Renowned for his victories in diplomacy and war, Suleiman's fame was even greater as a patron of art and letters. It was through him first that the Christendom of the sixteenth century heard of the glories of Eastern literature, and that Europe began to imitate Asia. It was the great age of Turkish poets. The court of Suleiman was thronged by poets who vied with each other in celebrating the glories of their master. Every bazaar of the East rang with his praises: in far distant lands the ingenious verse-makers made his victories, his pleasures, his magnificence, the theme of their elaborate compositions. Trade poured into Stambûl. All the riches of the East, the wonderful carpets and embroideries, the exquisite metal-work, the dignified designs of the pen and the brush, fixed their natural home in the court of the magnificent Suleiman. Under him the architecture of the Moslems reached its culmination: the splendid mosque named after him, with the türbehs around it, represent the great work of his age, worthy of commemoration as lengthy as that which Procopius gave to the edifices of his sovereign. Great as conqueror, as builder, and as restorer of ancient work, Suleiman may well be called, in yet another aspect, the Turkish Justinian. He was great also as a legislator, and his work completed that of Mohammed II. He laid down the limits of the privileges of the Ulemas, the powers of the Sheikh-ul-Islam and the Grand Vizier. Financial organisation, so essential to the security of his conquests, was made under his rule into an elaborate system. The penal code was revised, simplified, and, on the whole, rendered less severe. Every change, every reform, showed the guiding genius of the great Sultan; arbitrary as the worst of his race, unrestrained always in the exercise of his authority, he yet showed an Eastern despotism at its best, animated by a zeal for justice, for regularity, for the welfare of the people.

Suleiman, whose name exercised so great a fascination over the imagination of the West, was the hero, Christian romancers thought, of a grand passion. The name of Roxelana became famous in the drama and poetry of Europe. Her story was indeed a striking one. Khurrem, "the joyous one," was a Russian captive, who, in the later years of the mighty Sultan, obtained an absolute control over him. From a slave, placed among hundreds of other captives in the harem, she rose to be herself Sultan,[35] the wife of the Commander of the Faithful.

It was contrary to all precedent that Suleiman deposed the mother of his eldest son from her rank and made Roxelana Sultan. The French Ambassador accounts for the elevation in this way. "Roxelana wished to found a mosque for the weal of her soul, but the mufti told her that the pious works of a slave turned only to the advantage of her lord: upon this special ground Suleiman declared her free. This was immediately followed by the second step. The free woman would no longer comply with those desires of Suleiman which the bondswoman had obeyed, for the fetwa of the mufti declared that this could not be without sin. Passion on the one side and obstinacy on the other at last brought it about that Suleiman made her his wife. A treaty of marriage was ratified, and Roxelana was secured an income of 5000 sultanins."[36]
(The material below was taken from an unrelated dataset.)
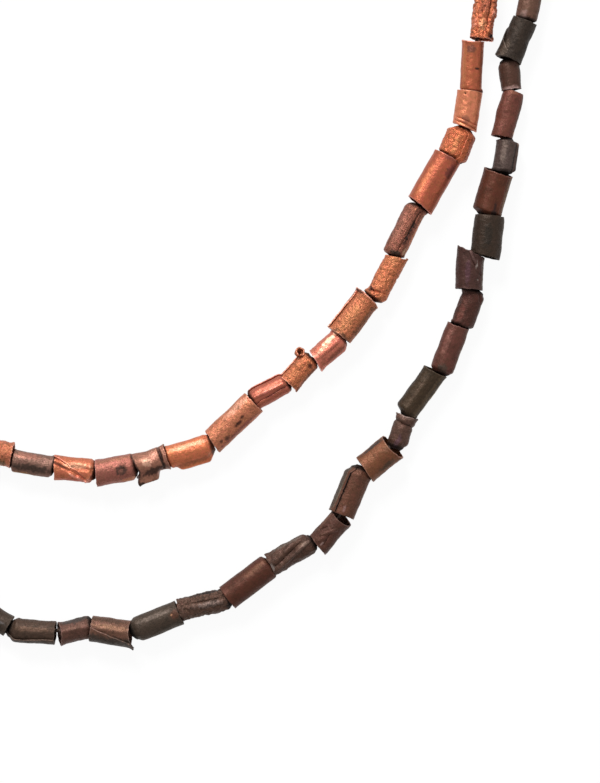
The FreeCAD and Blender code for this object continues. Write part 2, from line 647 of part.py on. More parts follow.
def make_toggle_tongue(doc, sheet):
    """The flat strip from the left cord end under the ring, with the hole for the bar's post."""
    body = doc.addObject("PartDesign::Body", "toggle_tongue")
    body.Label = "toggle_tongue"
    half = sheet.get("tongue_width") / 2
    reach = sheet.get("clasp_gap") + sheet.get("tail_depth")
    hole = sheet.get("post_diameter") / 2 + sheet.get("post_fit")
    outline = add_sketch(body, "tongue_outline", "XY_Plane")
    tip = Part.ArcOfCircle(Part.Circle(Vector(), UP, half), -math.pi / 2, math.pi / 2)
    arc = outline.addGeometry(tip)
    corners = [Vector(0, half, 0), Vector(-reach, half, 0), Vector(-reach, -half, 0), Vector(0, -half, 0)]
    lines = []
    for first, second in zip(corners, corners[1:]):
        lines.append(outline.addGeometry(Part.LineSegment(first, second)))
    round_hole = outline.addGeometry(Part.Circle(Vector(), UP, hole))
    outline.addConstraint(Sketcher.Constraint("Coincident", arc, 3, -1, 1))
    outline.addConstraint(Sketcher.Constraint("Coincident", round_hole, 3, -1, 1))
    outline.addConstraint(Sketcher.Constraint("Tangent", arc, 2, lines[0], 1))
    outline.addConstraint(Sketcher.Constraint("Coincident", lines[0], 2, lines[1], 1))
    outline.addConstraint(Sketcher.Constraint("Coincident", lines[1], 2, lines[2], 1))
    outline.addConstraint(Sketcher.Constraint("Tangent", lines[2], 2, arc, 1))
    outline.addConstraint(Sketcher.Constraint("Horizontal", lines[0]))
    outline.addConstraint(Sketcher.Constraint("Vertical", lines[1]))
    name_constraint(outline, "half_width", "Sizes.tongue_width / 2", "Radius", arc, half)
    name_constraint(outline, "hole", "Sizes.post_diameter / 2 + Sizes.post_fit",
                    "Radius", round_hole, hole)
    name_constraint(outline, "reach", "Sizes.clasp_gap + Sizes.tail_depth",
                    "DistanceX", lines[1], 1, -1, 1, reach)
    add_pad(body, "tongue", outline, "Sizes.tongue_wall", sheet.get("tongue_wall"))
    body.Placement = Placement(Vector(0, 0, sheet.evalExpression(TONGUE_HEIGHT)), Rotation())
    return body


def make_toggle_bar(doc):
    """The bar that lies across the ring, on a post riveted through the tongue."""
    level = f"({RING_HEIGHT} + Sizes.ring_wire / 2 + Sizes.bar_lift + Sizes.bar_wire / 2)"
    head_top = "(Sizes.rivet_lift + Sizes.rivet_head)"
    bar = add_rod(doc, "bar_rod", "Sizes.bar_wire / 2", "Sizes.bar_length",
                  ("0", "0 - Sizes.bar_length / 2", level), Vector(0, 1, 0))
    post = add_rod(doc, "bar_post", "Sizes.post_diameter / 2", f"{level} - {head_top}",
                   ("0", "0", head_top), UP)
    head = add_rod(doc, "rivet_head", "Sizes.rivet_diameter / 2", "Sizes.rivet_head",
                   ("0", "0", "Sizes.rivet_lift"), UP)
    return join(doc, "toggle_bar", "Part::MultiFuse", [bar, post, head])


def make_clasp(doc, sheet):
    """All the clasp's pieces, made round the bar's post and then moved to the +Y end."""
    pieces = [make_cord_end(doc, "left"), make_cord_end(doc, "right")]
    pieces += [make_toggle_ring(doc), make_toggle_tongue(doc, sheet), make_toggle_bar(doc)]
    doc.recompute()
    spacing = sheet.evalExpression(CLASP_SPACING)
    for piece in pieces:
        piece.Placement.Base.y += sheet.get("widest_y") + sheet.get("rise") - spacing / 2
    return pieces


# ---------------------------------------------------------------- main
def make_strand(doc, sheet, strand):
    """Every bead of a strand, named or in groups, and its cord."""
    rows = lay_out_strand(sheet, strand)
    objects = []
    for number, bead in enumerate(rows["named"], start=1):
        objects.append(make_bead(doc, sheet, f"{strand}_bead_{number:02d}", bead))
    for side in ("left", "right"):
        beads = rows[side]
        groups = math.ceil(len(beads) / GROUP_SIZE[strand])
        for group in range(groups):
            first = round(group * len(beads) / groups)
            last = round((group + 1) * len(beads) / groups)
            label = f"{strand}_{side}_beads_{group + 1}"
            objects.append(make_group(doc, sheet, label, beads[first:last]))
    objects.append(make_cord(doc, sheet, f"{strand}_cord", rows["route"]))
    return objects


def centre(objects):
    """Move everything so that the origin is under the middle of the necklace."""
    box = FreeCAD.BoundBox()
    for item in objects:
        box.add(item.Shape.optimalBoundingBox(False))
    for item in objects:
        item.Placement.Base -= Vector(box.Center.x, box.Center.y, box.ZMin)


def check(doc, objects):
    """Stop if anything failed to build."""
    for item in doc.Objects:
        if "Invalid" in item.State or "Error" in item.State:
            raise RuntimeError(f"{item.Label} failed: {item.State}")
    for item in objects:
        if item.Shape.isNull() or not item.Shape.isValid() or not item.Shape.Solids:
            raise RuntimeError(f"{item.Label} has no valid solid")


def build():
    doc = FreeCAD.newDocument("necklace")
    sheet = add_sizes(doc)
    objects = make_clasp(doc, sheet)
    for strand in STRANDS:
        objects += make_strand(doc, sheet, strand)
    doc.recompute()
    check(doc, objects)
    centre(objects)
    doc.recompute()
    check(doc, objects)
    return objects


def export(objects):
    os.makedirs("parts", exist_ok=True)
    for item in objects:
        item.Shape.exportStep(f"parts/{item.Label}.step")


sub_parts = build()
export(sub_parts)
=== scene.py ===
"""Two-strand necklace of rolled copper-sheet beads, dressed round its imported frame."""
import bmesh
import bpy
import json
import math
import random
from dataclasses import dataclass, replace
from functools import partial
from mathutils import Matrix, Vector, noise

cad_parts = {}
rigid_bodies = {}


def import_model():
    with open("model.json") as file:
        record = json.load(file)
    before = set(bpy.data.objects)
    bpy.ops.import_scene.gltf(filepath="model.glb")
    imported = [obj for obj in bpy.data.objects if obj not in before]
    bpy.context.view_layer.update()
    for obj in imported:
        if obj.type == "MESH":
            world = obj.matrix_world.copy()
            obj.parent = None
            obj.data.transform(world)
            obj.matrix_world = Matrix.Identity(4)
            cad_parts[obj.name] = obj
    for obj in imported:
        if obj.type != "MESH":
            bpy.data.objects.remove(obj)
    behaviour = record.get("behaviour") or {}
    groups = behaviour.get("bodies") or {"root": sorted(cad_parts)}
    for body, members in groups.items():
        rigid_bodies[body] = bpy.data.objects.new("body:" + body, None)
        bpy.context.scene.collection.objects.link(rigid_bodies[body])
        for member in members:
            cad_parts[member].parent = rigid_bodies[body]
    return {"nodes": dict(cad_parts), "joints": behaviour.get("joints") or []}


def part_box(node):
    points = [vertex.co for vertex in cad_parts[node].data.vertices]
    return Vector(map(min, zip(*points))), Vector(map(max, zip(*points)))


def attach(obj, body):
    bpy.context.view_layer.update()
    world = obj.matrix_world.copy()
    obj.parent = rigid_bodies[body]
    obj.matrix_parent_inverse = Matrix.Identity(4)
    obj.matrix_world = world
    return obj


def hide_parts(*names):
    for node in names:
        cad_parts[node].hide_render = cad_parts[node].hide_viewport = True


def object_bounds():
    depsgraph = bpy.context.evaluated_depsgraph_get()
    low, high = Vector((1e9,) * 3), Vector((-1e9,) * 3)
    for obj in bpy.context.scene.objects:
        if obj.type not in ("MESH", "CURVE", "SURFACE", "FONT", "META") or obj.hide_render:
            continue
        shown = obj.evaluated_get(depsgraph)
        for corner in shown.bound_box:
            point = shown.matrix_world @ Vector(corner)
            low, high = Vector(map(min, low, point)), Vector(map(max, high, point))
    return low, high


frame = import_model()
cad_low, cad_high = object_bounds()

MM = 0.001
UP = Vector((0, 0, 1))
# The body of everything but the spinning beads and the clasp's bar.
ROOT = next(joint["parent"] for joint in frame["joints"] if joint["child"] == "toggle_bar")


def add_to_scene(name, data):
    item = bpy.data.objects.new(name, data)
    bpy.context.scene.collection.objects.link(item)
    return item


def add_mesh(name, bm, material):
    """Make an object of a finished bmesh."""
    mesh = bpy.data.meshes.new(name)
    bm.to_mesh(mesh)
    bm.free()
    mesh.materials.append(material)
    return add_to_scene(name, mesh)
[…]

The extraordinary influence which this remarkable woman exercised over the great Sultan was new, it seemed, to the Empire; it was not only new, but destructive to the military system of the Turks that any special attachment should be formed which should attract the Sultan to the home rather than the camp. The Sultans, with all their gross pleasures, had been ever warriors ready to desert everything for their military duties, and had ruled their Empire as well as their army solely by their own will. Suleiman seemed to open the way to influences which would be destructive to the Turkish power; and one of the greatest of the Viziers a century later said that all his successors were fools or tyrants.

Be this so or not, Suleiman and Roxelana were unique in Turkish history. Their devotion to each other appeared to be complete: and the passionate love which grew rather than diminished with years, marked the history of the court with the stains of sacrifice and crime. Mustafa, the Sultan's eldest son, stood in the way of the children of Khurrem. The Vizier Rustem Pacha was her devoted slave, owing to her his elevation to the dignity of the Sultan's vicegerent. He brought to Suleiman reports that Mustafa was allying with the Shah of Persia to dethrone him, and was winning the Janissaries to his side, a charge to which his valour and ability, and his great popularity with the soldiers, might seem to give some colour. Suleiman himself, on his Syrian campaign, ordered his son to appear before him. On September 21, 1553—the day was long remembered—the gallant Mustafa was brought with great pomp and ceremony to the tent of the Sultan. When he entered he found only the seven mutes armed with the fatal bowstring. He was seized, and before he could utter more than one cry, he was murdered. The thick tapestry at the back of the tent was drawn aside and Suleiman entered to gaze upon the body of his son.

Even then the vengeance was not complete. The child of the murdered Mustafa was stabbed at Brusa in his mother's arms. The horror that was felt at these crimes became evident when the Janissaries demanded the punishment of Rustem, and when Djihanghir, the son of Suleiman and Roxelana, died of grief for the brother to whom he was devoted. The new grand Vizier was sacrificed also: and not long afterwards the beautiful Roxelana, Khurrem, passed away. The great Sultan gave her the most beautiful of tombs. The art of the Mussulmans was centered in that last home which the love of Suleiman could bestow.